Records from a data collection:
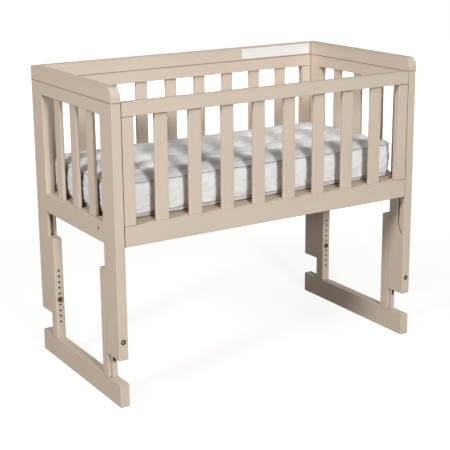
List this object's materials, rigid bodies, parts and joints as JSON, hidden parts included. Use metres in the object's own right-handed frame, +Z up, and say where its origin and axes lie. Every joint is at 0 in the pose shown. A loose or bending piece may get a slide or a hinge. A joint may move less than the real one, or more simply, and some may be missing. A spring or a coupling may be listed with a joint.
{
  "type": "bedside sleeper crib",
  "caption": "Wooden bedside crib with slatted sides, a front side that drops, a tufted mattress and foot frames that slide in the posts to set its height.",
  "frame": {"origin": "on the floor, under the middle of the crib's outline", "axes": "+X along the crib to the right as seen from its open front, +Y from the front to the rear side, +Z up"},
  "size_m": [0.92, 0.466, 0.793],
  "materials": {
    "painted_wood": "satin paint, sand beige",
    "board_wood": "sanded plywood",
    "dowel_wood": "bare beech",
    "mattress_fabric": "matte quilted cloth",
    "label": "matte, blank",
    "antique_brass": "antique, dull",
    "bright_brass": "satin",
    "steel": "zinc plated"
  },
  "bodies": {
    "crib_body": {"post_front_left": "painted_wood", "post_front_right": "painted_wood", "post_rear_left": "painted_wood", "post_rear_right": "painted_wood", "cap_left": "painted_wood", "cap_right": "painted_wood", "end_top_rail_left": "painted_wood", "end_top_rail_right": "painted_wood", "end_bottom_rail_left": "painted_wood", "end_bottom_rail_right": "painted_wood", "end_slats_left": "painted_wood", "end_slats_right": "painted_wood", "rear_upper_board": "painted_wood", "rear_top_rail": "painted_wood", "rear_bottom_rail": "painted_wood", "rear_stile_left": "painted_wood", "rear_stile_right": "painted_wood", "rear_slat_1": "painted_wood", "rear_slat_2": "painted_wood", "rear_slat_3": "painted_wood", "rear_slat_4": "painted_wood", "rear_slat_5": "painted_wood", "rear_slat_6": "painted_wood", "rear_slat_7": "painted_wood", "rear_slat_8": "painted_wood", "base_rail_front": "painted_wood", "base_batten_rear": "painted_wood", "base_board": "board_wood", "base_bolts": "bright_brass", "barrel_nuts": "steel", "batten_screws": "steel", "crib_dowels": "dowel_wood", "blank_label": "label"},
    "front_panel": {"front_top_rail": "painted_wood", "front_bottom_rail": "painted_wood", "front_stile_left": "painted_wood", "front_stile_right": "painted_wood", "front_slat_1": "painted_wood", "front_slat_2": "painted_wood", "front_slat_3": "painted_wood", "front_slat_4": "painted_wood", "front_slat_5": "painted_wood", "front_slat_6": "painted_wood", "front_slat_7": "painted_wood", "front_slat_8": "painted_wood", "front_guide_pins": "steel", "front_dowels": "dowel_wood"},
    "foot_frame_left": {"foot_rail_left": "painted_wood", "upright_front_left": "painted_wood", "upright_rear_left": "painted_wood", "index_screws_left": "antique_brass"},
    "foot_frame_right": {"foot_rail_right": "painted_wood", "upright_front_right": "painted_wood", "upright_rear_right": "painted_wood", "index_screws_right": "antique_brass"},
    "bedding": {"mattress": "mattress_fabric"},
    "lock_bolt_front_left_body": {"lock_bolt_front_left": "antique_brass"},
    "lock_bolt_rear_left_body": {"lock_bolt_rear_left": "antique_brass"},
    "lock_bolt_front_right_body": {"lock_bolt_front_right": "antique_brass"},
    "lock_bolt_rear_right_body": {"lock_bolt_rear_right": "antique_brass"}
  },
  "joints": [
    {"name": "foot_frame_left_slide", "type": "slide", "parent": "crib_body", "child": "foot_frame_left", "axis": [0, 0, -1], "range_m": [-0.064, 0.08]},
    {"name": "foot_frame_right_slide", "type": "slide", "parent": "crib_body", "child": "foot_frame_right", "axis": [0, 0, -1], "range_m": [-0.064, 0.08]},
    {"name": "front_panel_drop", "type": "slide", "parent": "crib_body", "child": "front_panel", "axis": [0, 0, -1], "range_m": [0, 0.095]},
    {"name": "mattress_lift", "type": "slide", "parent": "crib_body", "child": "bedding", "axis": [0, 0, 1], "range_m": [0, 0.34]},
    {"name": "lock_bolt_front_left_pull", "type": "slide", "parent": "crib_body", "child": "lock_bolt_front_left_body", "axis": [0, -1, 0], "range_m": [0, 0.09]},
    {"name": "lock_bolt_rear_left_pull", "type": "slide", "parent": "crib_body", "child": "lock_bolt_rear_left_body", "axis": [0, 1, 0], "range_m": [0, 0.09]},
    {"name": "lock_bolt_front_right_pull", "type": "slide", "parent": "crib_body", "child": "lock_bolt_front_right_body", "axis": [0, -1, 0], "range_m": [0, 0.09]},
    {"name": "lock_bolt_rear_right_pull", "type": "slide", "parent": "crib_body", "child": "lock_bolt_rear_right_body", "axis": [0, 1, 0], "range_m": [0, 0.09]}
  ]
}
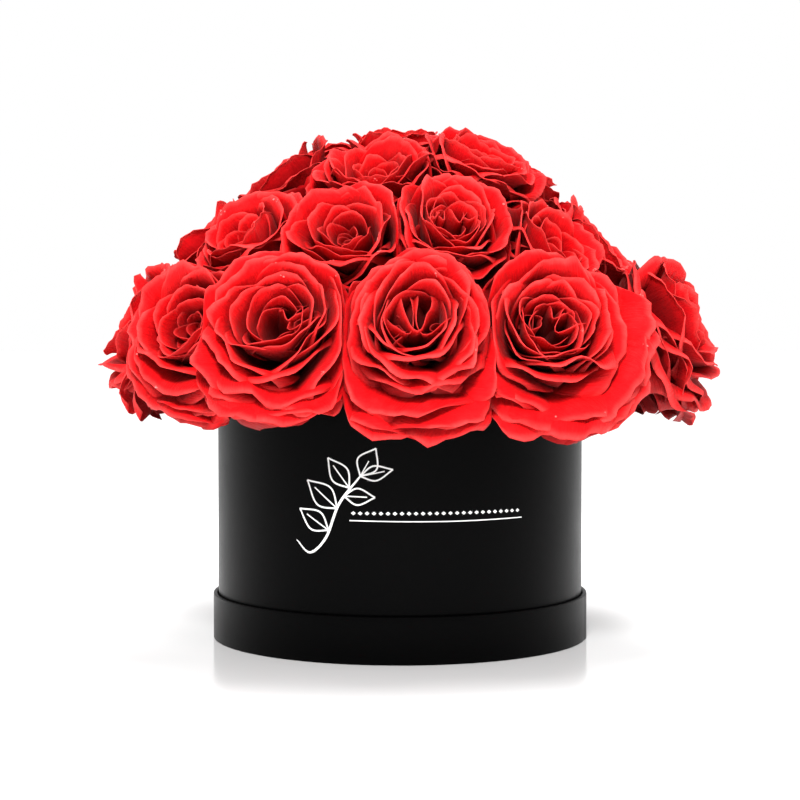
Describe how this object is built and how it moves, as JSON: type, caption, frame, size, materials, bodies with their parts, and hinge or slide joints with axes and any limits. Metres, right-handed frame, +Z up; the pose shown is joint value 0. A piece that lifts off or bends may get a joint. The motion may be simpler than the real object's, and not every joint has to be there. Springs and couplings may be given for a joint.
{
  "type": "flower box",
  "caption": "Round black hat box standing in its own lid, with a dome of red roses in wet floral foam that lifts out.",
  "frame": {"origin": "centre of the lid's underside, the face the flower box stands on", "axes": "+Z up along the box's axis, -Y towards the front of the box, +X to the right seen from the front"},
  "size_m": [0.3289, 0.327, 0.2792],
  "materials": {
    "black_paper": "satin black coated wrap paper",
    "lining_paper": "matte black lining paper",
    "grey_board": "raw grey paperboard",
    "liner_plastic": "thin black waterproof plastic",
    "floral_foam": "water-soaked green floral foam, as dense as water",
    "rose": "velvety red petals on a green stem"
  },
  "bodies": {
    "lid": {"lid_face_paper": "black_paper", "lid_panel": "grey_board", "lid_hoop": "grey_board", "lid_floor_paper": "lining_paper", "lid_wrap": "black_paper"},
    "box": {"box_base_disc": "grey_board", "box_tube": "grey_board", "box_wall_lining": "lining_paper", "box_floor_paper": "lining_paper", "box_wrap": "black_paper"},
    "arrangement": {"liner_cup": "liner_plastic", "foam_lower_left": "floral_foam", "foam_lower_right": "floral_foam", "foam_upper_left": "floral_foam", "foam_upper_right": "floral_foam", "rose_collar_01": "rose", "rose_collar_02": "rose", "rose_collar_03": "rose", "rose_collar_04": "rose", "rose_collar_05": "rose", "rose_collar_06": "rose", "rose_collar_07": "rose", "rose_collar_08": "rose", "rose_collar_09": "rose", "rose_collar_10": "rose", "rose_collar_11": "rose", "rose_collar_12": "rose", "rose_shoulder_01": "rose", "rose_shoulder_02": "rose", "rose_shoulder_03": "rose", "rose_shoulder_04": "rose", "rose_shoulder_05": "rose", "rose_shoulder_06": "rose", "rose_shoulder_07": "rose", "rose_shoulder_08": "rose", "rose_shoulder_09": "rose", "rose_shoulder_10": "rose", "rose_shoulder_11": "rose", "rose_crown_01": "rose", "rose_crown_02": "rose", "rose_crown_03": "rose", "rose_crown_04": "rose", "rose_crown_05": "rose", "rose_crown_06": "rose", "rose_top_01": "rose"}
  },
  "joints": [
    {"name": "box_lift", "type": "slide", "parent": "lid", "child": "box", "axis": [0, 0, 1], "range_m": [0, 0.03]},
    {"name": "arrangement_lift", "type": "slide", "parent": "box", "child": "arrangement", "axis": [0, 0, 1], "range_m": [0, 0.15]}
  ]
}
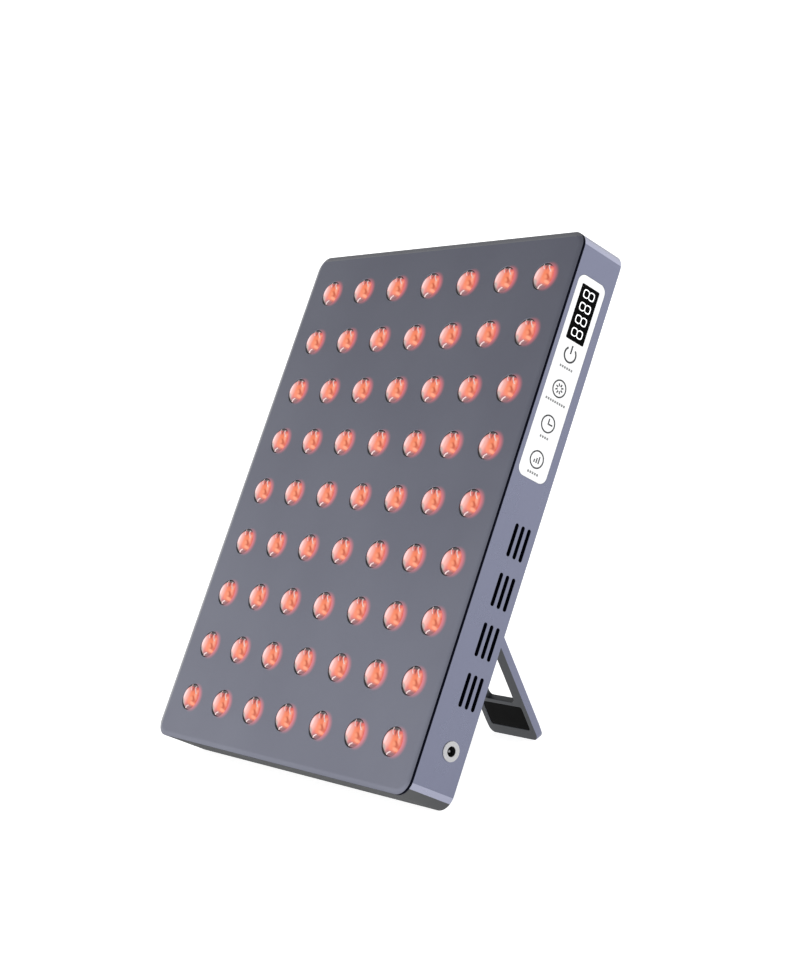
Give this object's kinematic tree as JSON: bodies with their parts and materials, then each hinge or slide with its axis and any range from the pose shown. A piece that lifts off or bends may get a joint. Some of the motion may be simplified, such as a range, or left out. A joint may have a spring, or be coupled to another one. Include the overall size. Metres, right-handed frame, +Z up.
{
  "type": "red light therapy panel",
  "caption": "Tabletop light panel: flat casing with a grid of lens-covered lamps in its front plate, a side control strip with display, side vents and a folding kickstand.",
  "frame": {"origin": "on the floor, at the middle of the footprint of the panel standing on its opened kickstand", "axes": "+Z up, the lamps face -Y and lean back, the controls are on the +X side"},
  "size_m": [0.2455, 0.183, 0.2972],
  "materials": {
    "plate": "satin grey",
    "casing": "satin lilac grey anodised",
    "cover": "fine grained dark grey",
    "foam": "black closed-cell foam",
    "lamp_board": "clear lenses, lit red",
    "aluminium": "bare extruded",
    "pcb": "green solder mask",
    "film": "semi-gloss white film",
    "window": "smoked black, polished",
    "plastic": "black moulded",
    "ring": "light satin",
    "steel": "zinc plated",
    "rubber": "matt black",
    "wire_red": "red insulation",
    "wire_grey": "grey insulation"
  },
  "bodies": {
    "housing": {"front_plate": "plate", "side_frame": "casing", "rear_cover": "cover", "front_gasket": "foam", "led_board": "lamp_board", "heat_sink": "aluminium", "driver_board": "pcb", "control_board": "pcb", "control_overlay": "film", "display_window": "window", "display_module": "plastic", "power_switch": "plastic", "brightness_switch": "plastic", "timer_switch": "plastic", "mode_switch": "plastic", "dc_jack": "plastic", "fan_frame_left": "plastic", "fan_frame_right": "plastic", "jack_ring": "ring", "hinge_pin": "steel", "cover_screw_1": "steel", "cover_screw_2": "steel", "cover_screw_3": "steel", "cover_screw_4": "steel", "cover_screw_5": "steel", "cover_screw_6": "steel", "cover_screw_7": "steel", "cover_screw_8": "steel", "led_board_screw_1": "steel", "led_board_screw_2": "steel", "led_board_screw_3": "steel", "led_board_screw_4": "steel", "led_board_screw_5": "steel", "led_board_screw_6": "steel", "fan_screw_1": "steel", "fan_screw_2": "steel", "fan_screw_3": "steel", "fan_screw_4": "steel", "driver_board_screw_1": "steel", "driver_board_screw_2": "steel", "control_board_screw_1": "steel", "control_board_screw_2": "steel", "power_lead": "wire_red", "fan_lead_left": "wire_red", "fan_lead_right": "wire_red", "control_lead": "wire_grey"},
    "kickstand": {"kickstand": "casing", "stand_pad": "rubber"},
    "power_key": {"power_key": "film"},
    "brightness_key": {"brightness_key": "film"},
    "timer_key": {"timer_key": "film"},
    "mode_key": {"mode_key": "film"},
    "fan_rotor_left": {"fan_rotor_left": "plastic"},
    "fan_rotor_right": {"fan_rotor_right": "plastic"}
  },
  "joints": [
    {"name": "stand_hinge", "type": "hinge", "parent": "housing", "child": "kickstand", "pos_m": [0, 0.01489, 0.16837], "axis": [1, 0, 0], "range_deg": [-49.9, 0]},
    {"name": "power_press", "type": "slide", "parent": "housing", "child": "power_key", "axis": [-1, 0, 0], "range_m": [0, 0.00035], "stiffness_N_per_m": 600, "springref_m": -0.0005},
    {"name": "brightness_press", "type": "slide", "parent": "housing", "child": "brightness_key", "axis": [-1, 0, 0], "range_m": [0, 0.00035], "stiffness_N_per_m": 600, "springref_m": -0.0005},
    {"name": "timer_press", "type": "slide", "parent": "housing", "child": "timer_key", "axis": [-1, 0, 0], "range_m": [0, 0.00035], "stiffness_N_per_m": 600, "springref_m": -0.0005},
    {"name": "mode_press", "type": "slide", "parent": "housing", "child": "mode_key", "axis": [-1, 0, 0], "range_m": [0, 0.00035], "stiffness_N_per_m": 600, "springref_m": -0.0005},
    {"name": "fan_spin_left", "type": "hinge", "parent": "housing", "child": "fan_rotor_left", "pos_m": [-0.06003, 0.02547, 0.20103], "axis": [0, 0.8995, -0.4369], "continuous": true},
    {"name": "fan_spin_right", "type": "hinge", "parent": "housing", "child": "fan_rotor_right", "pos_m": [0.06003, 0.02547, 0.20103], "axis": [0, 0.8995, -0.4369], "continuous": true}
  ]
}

Exercise instructions: Which lines in the listing above hold the word "pose"? Show each of them.

The reply:
List this object's materials, rigid bodies, parts and joints as JSON, hidden parts included. Use metres in the object's own right-handed frame, +Z up, and say where its origin and axes lie. Every joint is at 0 in the pose shown. A loose or bending piece may get a slide or a hinge. A joint may move less than the real one, or more simply, and some may be missing. A spring or a coupling may be listed with a joint.
Describe how this object is built and how it moves, as JSON: type, caption, frame, size, materials, bodies with their parts, and hinge or slide joints with axes and any limits. Metres, right-handed frame, +Z up; the pose shown is joint value 0. A piece that lifts off or bends may get a joint. The motion may be simpler than the real object's, and not every joint has to be there. Springs and couplings may be given for a joint.
Give this object's kinematic tree as JSON: bodies with their parts and materials, then each hinge or slide with its axis and any range from the pose shown. A piece that lifts off or bends may get a joint. Some of the motion may be simplified, such as a range, or left out. A joint may have a spring, or be coupled to another one. Include the overall size. Metres, right-handed frame, +Z up.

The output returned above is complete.